Take your monthly repayment, halve it, and pay it every fortnight. (This way you make two extra fortnightly repayments per year)

Pay your income into your loan, live off a credit card, and then pay the credit card from the loan (this way your income is immediately reducing your interest payments in the loan - the downside of this scheme is the damage that redrawing from a home loan can cause, which we discuss later).

Fixed vs variable rate loans

According to the 'Rate City' website, the majority of US home loans consumers use fixed rate mortgages, and more than 85 per cent of New Zealand consumers have fixed rate loans. In Australia we have the majority of mortgages on variable rates.

I think that there is a case for a higher profile for fixed rate mortgages. Fixed rate mortgages remove the biggest risk of all - a sharp rise in interest rates and having to 'fire sale' your house into a falling market.

There are now fixed rate mortgages that do allow extra repayments, which gives the flexibility to have a fixed rate and still get ahead on the repayments.

Fixed rate mortgages provide some certainty as to what the repayments are over a set time period. Another solution worth considering is having some of the mortgage at a fixed rate and some at a variable rate.

The Dangers of Redrawing

A key danger of modern mortgages is that they allow people to redraw from the mortgage. The word equity has become part of modern household financial management.

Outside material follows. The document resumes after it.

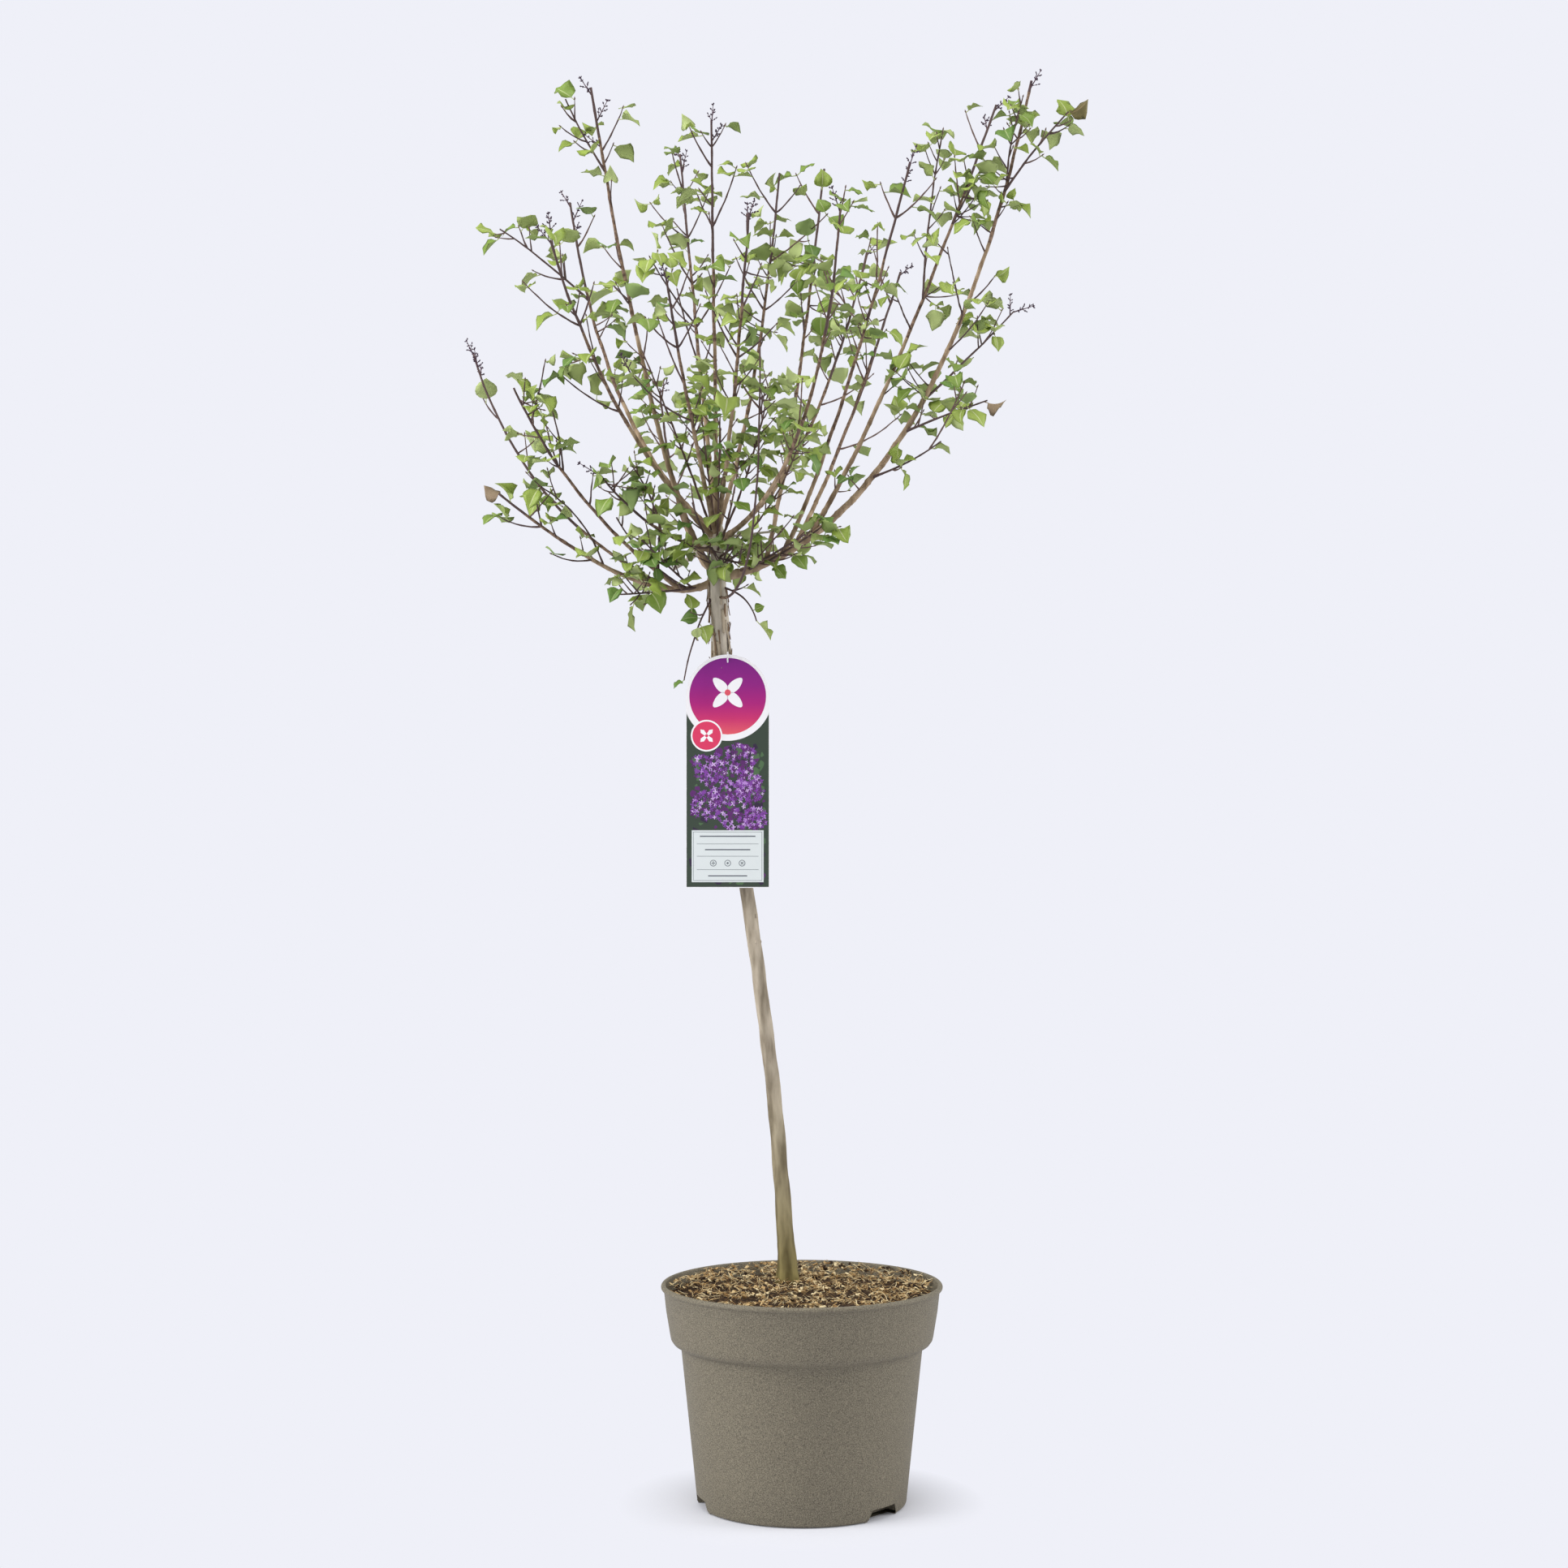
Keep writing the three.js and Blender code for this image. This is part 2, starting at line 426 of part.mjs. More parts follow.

There is a danger with this. The constant withdrawing of money from home loans mean that even though people have a key goal of owning their own home, they get further and further away from this.

At the extreme end of the market, people who get in the habit of revaluing their property, increasing their loan and redrawing the balance out of their loan can actually price themselves out of the market. Their loan grows and grows until high interest rates, unexpected costs or the loss of income means that they cannot afford to pay the mortgage any more and lose their house.